Friday, July 14, 2017

"It's funny: I always imagined when I was a kid that adults had some kind of inner toolbox, full of shiny tools: the saw of discernment, the hammer of wisdom, the sandpaper of patience. But when I grew up I found that life handed you these rusty bent tools--friendship, prayer, conscience, honesty--and said, Do the best you can with these, they will have to do. And mostly, against all odds, they're enough."

Anne Lamott

These Times

Wednesday, May 24, 2017

These are the times of listening to "Moving On and Getting Over" John Mayer's album, over and over and over again, fingers on the steering wheel as I blink the sleep from my eyes. Something about those gentle strums promises optimism. Hope. And I need as much of that as I can get.

I remember back in December trying, for the first time to pick a word for the year, and deciding it needed to be 'joy,' mainly because I was determined to cultivate it in my life.
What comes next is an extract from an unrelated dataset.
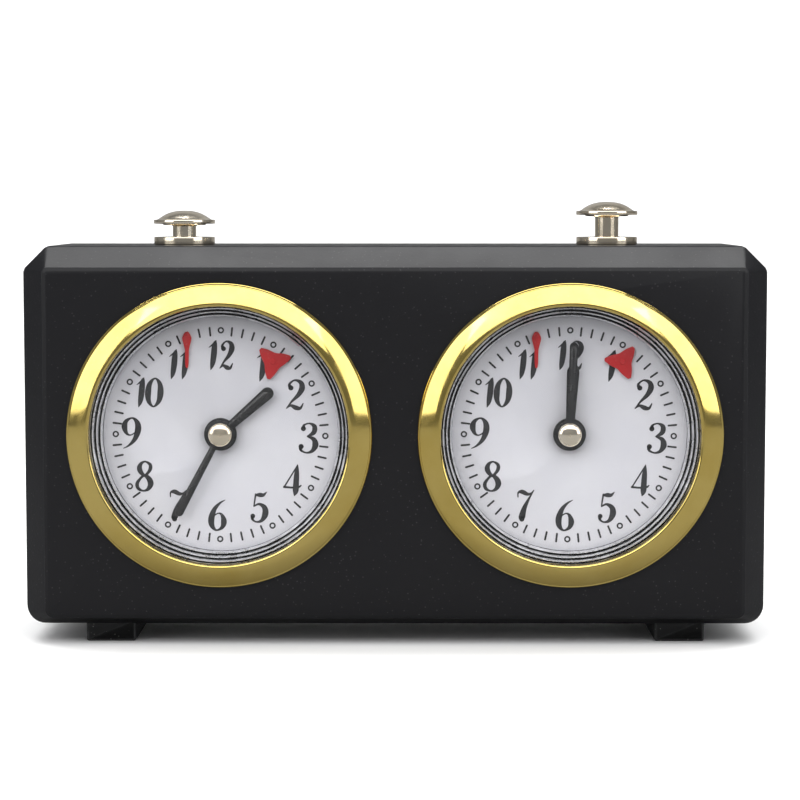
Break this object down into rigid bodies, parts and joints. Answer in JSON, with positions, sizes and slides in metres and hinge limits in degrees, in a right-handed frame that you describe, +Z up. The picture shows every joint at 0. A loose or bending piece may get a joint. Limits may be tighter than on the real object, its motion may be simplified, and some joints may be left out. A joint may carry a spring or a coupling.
{
  "type": "wind-up chess clock",
  "caption": "Wind-up chess clock: black bevelled case with a gold-rimmed dial for each player and a push button above each, linked by a rocker.",
  "frame": {"origin": "centre of the bounding box's bottom face, on the surface that the feet stand on", "axes": "+Z up, +X to the right of a player who reads the dials, which face -Y"},
  "size_m": [0.156, 0.053, 0.0931],
  "materials": {
    "case": "near-black moulded plastic, semi-gloss",
    "bezel": "polished gold plate",
    "button": "polished pale gold plate",
    "crystal": "clear moulded acrylic",
    "dial_ring": "satin silver, stepped",
    "dial": "matt white dial paint",
    "hand": "gloss black enamel",
    "red": "satin signal red",
    "foot": "matt black rubber",
    "brass": "stamped brass",
    "steel": "turned steel",
    "screw": "zinc-plated steel"
  },
  "bodies": {
    "case": {"front_case": "case", "rear_case": "case", "rocker_pin": "steel", "lower_left_screw": "screw", "lower_right_screw": "screw", "upper_left_screw": "screw", "upper_right_screw": "screw", "left_foot": "foot", "left_button_collar": "button", "left_bezel": "bezel", "left_crystal": "crystal", "left_reflector_ring": "dial_ring", "left_dial": "dial", "left_front_plate": "brass", "left_back_plate": "brass", "right_foot": "foot", "right_button_collar": "button", "right_bezel": "bezel", "right_crystal": "crystal", "right_reflector_ring": "dial_ring", "right_dial": "dial", "right_front_plate": "brass", "right_back_plate": "brass"},
    "rocker": {"rocker": "steel"},
    "left_button": {"left_button": "button"},
    "right_button": {"right_button": "button"},
    "left_centre_wheel": {"left_centre_wheel": "brass"},
    "left_minute_train": {"left_setting_arbor": "steel", "left_minute_hand": "hand", "left_hand_cap": "button"},
    "left_hour_train": {"left_hour_wheel": "brass", "left_hour_hand": "hand"},
    "left_motion_wheel": {"left_motion_wheel": "brass"},
    "left_third_wheel": {"left_third_wheel": "brass"},
    "left_escape_wheel": {"left_escape_wheel": "steel", "left_tick_rotor": "red"},
    "left_barrel": {"left_great_wheel": "brass", "left_mainspring": "steel"},
    "left_winding_key": {"left_winding_key": "steel"},
    "left_flag": {"left_flag": "red"},
    "left_pallet_lever": {"left_pallet_lever": "steel"},
    "left_balance": {"left_balance_wheel": "brass", "left_hairspring": "steel"},
    "right_centre_wheel": {"right_centre_wheel": "brass"},
    "right_minute_train": {"right_setting_arbor": "steel", "right_minute_hand": "hand", "right_hand_cap": "button"},
    "right_hour_train": {"right_hour_wheel": "brass", "right_hour_hand": "hand"},
    "right_motion_wheel": {"right_motion_wheel": "brass"},
    "right_third_wheel": {"right_third_wheel": "brass"},
    "right_escape_wheel": {"right_escape_wheel": "steel", "right_tick_rotor": "red"},
    "right_barrel": {"right_great_wheel": "brass", "right_mainspring": "steel"},
    "right_winding_key": {"right_winding_key": "steel"},
    "right_flag": {"right_flag": "red"},
    "right_pallet_lever": {"right_pallet_lever": "steel"},
    "right_balance": {"right_balance_wheel": "brass", "right_hairspring": "steel"}
  },
  "joints": [
    {"name": "rocker_pivot", "type": "hinge", "parent": "case", "child": "rocker", "pos_m": [0, -0.0014, 0.077], "axis": [0, 1, 0], "range_deg": [0, 2.39]},
    {"name": "left_button_slide", "type": "slide", "parent": "case", "child": "left_button", "axis": [0, 0, 1], "range_m": [0, 0.00191]},
    {"name": "right_button_slide", "type": "slide", "parent": "case", "child": "right_button", "axis": [0, 0, 1], "range_m": [-0.00191, 0]},
    {"name": "left_barrel_turn", "type": "hinge", "parent": "case", "child": "left_barrel", "pos_m": [-0.04627, -0.0039, 0.02893], "axis": [0, 1, 0], "continuous": true},
    {"name": "left_centre_wheel_turn", "type": "hinge", "parent": "case", "child": "left_centre_wheel", "pos_m": [-0.0366, -0.0039, 0.0444], "axis": [0, 1, 0], "continuous": true},
    {"name": "left_minute_hand_turn", "type": "hinge", "parent": "case", "child": "left_minute_train", "pos_m": [-0.0366, -0.0039, 0.0444], "axis": [0, 1, 0], "continuous": true},
    {"name": "left_motion_wheel_turn", "type": "hinge", "parent": "case", "child": "left_motion_wheel", "pos_m": [-0.04502, -0.0039, 0.04133], "axis": [0, 1, 0], "continuous": true},
    {"name": "left_hour_hand_turn", "type": "hinge", "parent": "case", "child": "left_hour_train", "pos_m": [-0.0366, -0.0039, 0.0444], "axis": [0, 1, 0], "continuous": true},
    {"name": "left_third_wheel_turn", "type": "hinge", "parent": "case", "child": "left_third_wheel", "pos_m": [-0.02371, -0.0039, 0.04821], "axis": [0, 1, 0], "continuous": true},
    {"name": "left_escape_wheel_turn", "type": "hinge", "parent": "case", "child": "left_escape_wheel", "pos_m": [-0.02555, -0.0039, 0.05961], "axis": [0, 1, 0], "continuous": true},
    {"name": "left_winding_key_turn", "type": "hinge", "parent": "case", "child": "left_winding_key", "pos_m": [-0.04627, -0.0039, 0.02893], "axis": [0, 1, 0], "continuous": true},
    {"name": "left_flag_lift", "type": "hinge", "parent": "case", "child": "left_flag", "pos_m": [-0.04358, -0.0197, 0.06526], "axis": [0, 1, 0], "range_deg": [-80, 0]},
    {"name": "left_pallet_rock", "type": "hinge", "parent": "case", "child": "left_pallet_lever", "pos_m": [-0.03316, -0.0039, 0.06079], "axis": [0, 1, 0], "range_deg": [-3, 3]},
    {"name": "left_balance_swing", "type": "hinge", "parent": "case", "child": "left_balance", "pos_m": [-0.0436, -0.0039, 0.0624], "axis": [0, 1, 0], "range_deg": [-120, 120]},
    {"name": "right_barrel_turn", "type": "hinge", "parent": "case", "child": "right_barrel", "pos_m": [0.02693, -0.0039, 0.02893], "axis": [0, 1, 0], "continuous": true},
    {"name": "right_centre_wheel_turn", "type": "hinge", "parent": "case", "child": "right_centre_wheel", "pos_m": [0.0366, -0.0039, 0.0444], "axis": [0, 1, 0], "continuous": true},
    {"name": "right_minute_hand_turn", "type": "hinge", "parent": "case", "child": "right_minute_train", "pos_m": [0.0366, -0.0039, 0.0444], "axis": [0, 1, 0], "continuous": true},
    {"name": "right_motion_wheel_turn", "type": "hinge", "parent": "case", "child": "right_motion_wheel", "pos_m": [0.02818, -0.0039, 0.04133], "axis": [0, 1, 0], "continuous": true},
    {"name": "right_hour_hand_turn", "type": "hinge", "parent": "case", "child": "right_hour_train", "pos_m": [0.0366, -0.0039, 0.0444], "axis": [0, 1, 0], "continuous": true},
    {"name": "right_third_wheel_turn", "type": "hinge", "parent": "case", "child": "right_third_wheel", "pos_m": [0.04949, -0.0039, 0.04821], "axis": [0, 1, 0], "continuous": true},
    {"name": "right_escape_wheel_turn", "type": "hinge", "parent": "case", "child": "right_escape_wheel", "pos_m": [0.04765, -0.0039, 0.05961], "axis": [0, 1, 0], "continuous": true},
    {"name": "right_winding_key_turn", "type": "hinge", "parent": "case", "child": "right_winding_key", "pos_m": [0.02693, -0.0039, 0.02893], "axis": [0, 1, 0], "continuous": true},
    {"name": "right_flag_lift", "type": "hinge", "parent": "case", "child": "right_flag", "pos_m": [0.02962, -0.0197, 0.06526], "axis": [0, 1, 0], "range_deg": [-80, 0]},
    {"name": "right_pallet_rock", "type": "hinge", "parent": "case", "child": "right_pallet_lever", "pos_m": [0.04004, -0.0039, 0.06079], "axis": [0, 1, 0], "range_deg": [-3, 3]},
    {"name": "right_balance_swing", "type": "hinge", "parent": "case", "child": "right_balance", "pos_m": [0.0296, -0.0039, 0.0624], "axis": [0, 1, 0], "range_deg": [-120, 120]}
  ],
  "couplings": [
    {"joint": "left_button_slide", "follows": "rocker_pivot", "m_per_rad": 0.045606},
    {"joint": "right_button_slide", "follows": "rocker_pivot", "m_per_rad": -0.045606},
    {"joint": "left_minute_hand_turn", "follows": "left_centre_wheel_turn", "ratio": 1},
    {"joint": "left_motion_wheel_turn", "follows": "left_centre_wheel_turn", "ratio": -0.33333},
    {"joint": "left_hour_hand_turn", "follows": "left_centre_wheel_turn", "ratio": 0.083333},
    {"joint": "left_third_wheel_turn", "follows": "left_centre_wheel_turn", "ratio": -7},
    {"joint": "left_escape_wheel_turn", "follows": "left_centre_wheel_turn", "ratio": 42},
    {"joint": "left_barrel_turn", "follows": "left_centre_wheel_turn", "ratio": -0.2},
    {"joint": "right_minute_hand_turn", "follows": "right_centre_wheel_turn", "ratio": 1},
    {"joint": "right_motion_wheel_turn", "follows": "right_centre_wheel_turn", "ratio": -0.33333},
    {"joint": "right_hour_hand_turn", "follows": "right_centre_wheel_turn", "ratio": 0.083333},
    {"joint": "right_third_wheel_turn", "follows": "right_centre_wheel_turn", "ratio": -7},
    {"joint": "right_escape_wheel_turn", "follows": "right_centre_wheel_turn", "ratio": 42},
    {"joint": "right_barrel_turn", "follows": "right_centre_wheel_turn", "ratio": -0.2}
  ]
}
So that I could see the joy in the present rather than looking ahead at the future, believing life will be better and more joyful later. 

But here I am, nearly six months into 2017, and in so many ways, the word given to me is 'hope.'

A holy hope--that's what I'm clinging to and believing in. I have hope things will be okay. I have hope that God is moving and changing my heart, my life. Hope that I will get to where I want to be. Hope that this thing called growing-up will someday be a little easier to understand and not as hard...or that maybe, rather, I learn that it doesn't but you get stronger and better able to meet it head on.

These are the times of reading Anne Lamott's book Plan B, and the quiet rush of gratitude at reading words that describe the tangled up emotions of life and love and hardship that I feel roaring beneath my skin.

These are the times of slowly trying to become a person again. Because I, most times, feel like I've forgotten how to be one. How to breathe. Slow down. Actually do things on the weekend. Make plans and have a robust social life. Navigate the world outside the comforts of childhood home or the security of college life. It's tricky and this first post-grad year feels, in many ways, like an unbecoming.

And now I must learn, all over again, how to become. It's a messy thing, this process of becoming. It's an odd search of who I am. The growing pains of a soul. Finding my voice--my writing one, especially--again. Sitting down and sifting through my words and thoughts, trying, daring to think of putting them all on paper.

These times...I'm impatient with them most nights, but I know, as sure as the thrum in my veins, that these times are my becoming. Hallowed by the hardship and need for hope.